Thursday, April 7, 2011

Wouldn't it be nice

As we wandered the large airy rooms of Wilmington Priory, I drifted into a happy fantasy in which we were staying here, and not just having a nose round on their open day. At first I pretended we were on holiday, which isn’t completely unrealistic: the Landmark Trust will rent it to you in exchange for a wheelbarrow full of cash. But then I pointed out to myself that as this was a daydream, why not assume that I was the owner? With staff? If you’re gonna dream, dream big, as capitalist poster boy Donald Trump once said.
But hang on a minute, if this was my house, with its wide staircases and criss-cross window panes and crenulated what-nots, who were all these damn people wandering about? Probably friends of my housekeeper. Bit cheeky to be using my table-tennis table, eh what?
The daydream became difficult to sustain in the kitchen, where nice ladies of a certain age were serving tea and Nice biscuits to other nice ladies of a certain age. It was all a bit too nice, so we took off to the Wishing Well Tea Room up the road. I’m not entirely sure why we thought this would be more cutting-edge, but there you are. Sunday afternoons pottering round priories are wont to addle the brain a trifle.
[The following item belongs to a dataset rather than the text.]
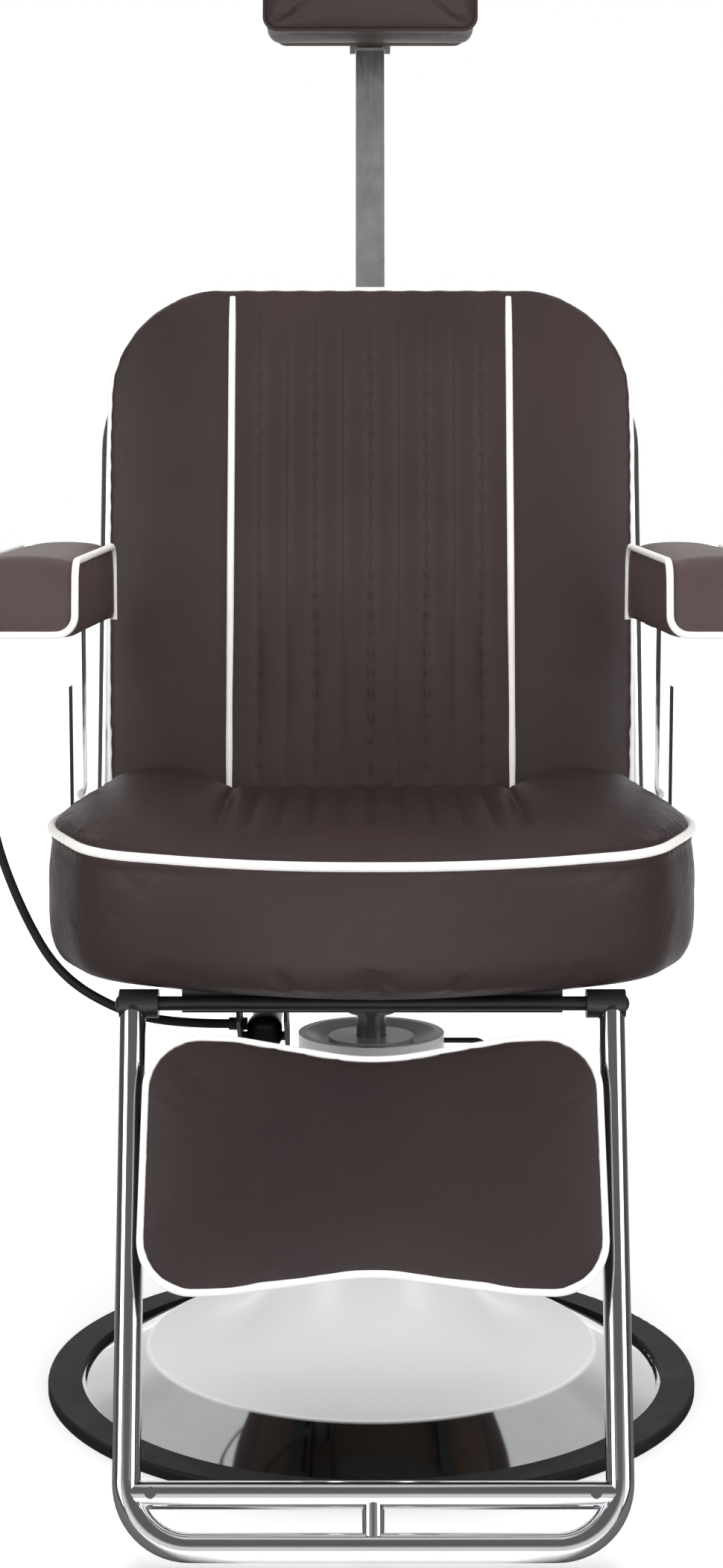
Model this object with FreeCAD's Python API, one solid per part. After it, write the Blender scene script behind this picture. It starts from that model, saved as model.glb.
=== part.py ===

And the Tea Room did differ from the Priory demographic slightly, in that it had a nice gentleman of a certain age serving tea to the nice ladies.
As I gradually left my grand building-owning delusion and came slowly to, toasted tea-cake in one hand, cup of strong Ceylon tea in the other, it occurred to me that I recognised some of these ladies of a certain age from Lewes. One, wearing a crown of yellow candyfloss hair, exhibited the classic Lewes trait of extreme outrage at minor inconvenience. On being told that the soup came with bread, not a roll, there having been a run on rolls, she looked as though she would like to throw the nice gentleman into the cold damp cellar of Wilmington Priory and shunt a boulder over the entrance.
‘Can we afford to take a holiday in the Priory?’ I asked Man of the House.
He made a play of opening his wallet and batting away an imaginary moth. We do have a laugh.
‘Can we even afford this teacake?’ I asked.
‘No, we’ll have to do a runner.’
‘Do you think Donald Trump ever did a runner from a tearoom?’
‘You seem very sure.’
‘So did Paul Getty. Fact.’
The nice gentleman came over and I informed him that the Ceylon tea was stewed. He took it away with a smile that showed all his teeth. Then the horror hit me and I turned to Man.
‘I’m one of these ladies of a certain age!’ I cried.
‘Yes you are,’ he said, ‘but look on the bright side. At least you’re not nice.’